What strikes me about all of this planning (other than how much FUN it is) is that my plans would never be the same without the community of educators I have around me that are as hyped up about planning as I am.

And then I'm  sad, and even angry, about how isolating teaching K-12 can be.  We get shut up in our own buildings and classrooms.  Any interaction with other teachers is often scripted by administrations in this era of "ridding ourselves of bad teachers."  It's so rare for many teachers in many schools to have the time and space to plan, to do what teachers do, to come up with creative, awesome plans for their students that make the teacher jump out of her chair and do a little dance because they are just so excited about what comes next.  (Okay, maybe I'm the only one who actually does that.)
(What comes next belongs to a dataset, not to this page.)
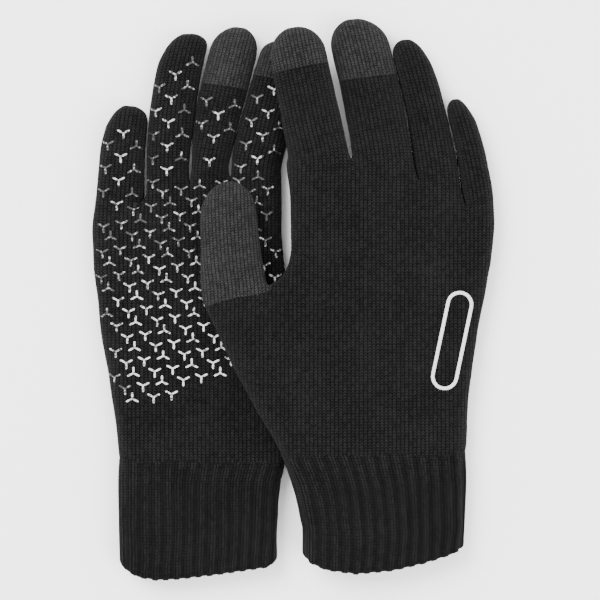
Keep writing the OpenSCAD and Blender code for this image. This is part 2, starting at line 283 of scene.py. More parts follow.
# %% Extruding a patch of faces to new places
THUMB_COLUMNS, PALM_COLUMNS = 3, 12
COLUMNS = THUMB_COLUMNS + PALM_COLUMNS
LEVELS = (-1, 0, 1)


def push(bm, patch, spots, label):
    """Extrudes a patch (corner key to vertex) and puts each new corner at its spot. Returns the new patch."""
    verts = set(patch.values())
    cap = [f for f in bm.faces if all(v in verts for v in f.verts)]
    keys = {v.co.to_tuple(5): key for key, v in patch.items()}
    made = bmesh.ops.extrude_face_region(bm, geom=cap)["geom"]
    fresh = {keys[v.co.to_tuple(5)]: v for v in made if isinstance(v, bmesh.types.BMVert)}
    bmesh.ops.delete(bm, geom=[f for f in cap if f.is_valid], context="FACES")
    for key, v in fresh.items():
        v.co = spots[key]
    new = set(fresh.values())
    for f in bm.faces:
        if any(v in new for v in f.verts):
            f.material_index = label
    return fresh


# %% The corners of one ring of the hand
EDGE_IN, EDGE_HIGH, EDGE_OUT = 0.3, 0.72, 0.14
RING_HIGH = 1.04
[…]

Instead, teachers are forced to fill out forms in meetings to prove that they are "hitting" standards each day.  Standards are certainly an important part of our planning, but something is very, very wrong when those standards suck the life and joy out of the planning process as they seem to do in many of our schools with the highest needs.  In my experience, the teachers in "high needs" schools are some of the most creative and enthusiastic when it comes to meeting their students where they are and getting them to where they need to be, and yes, meeting standards.  However, they have to do all of that off the clock and behind closed doors.  And when they are "caught" doing it, they are labeled as "resistant" and "problematic," the same labels the students they teach carry with them.

And as a nation we continue to wonder where all of the "good" teachers have gone. It doesn't matter what standards we write and how great they are if we fail to recognize the professionalism, creativity and brilliance of our teachers.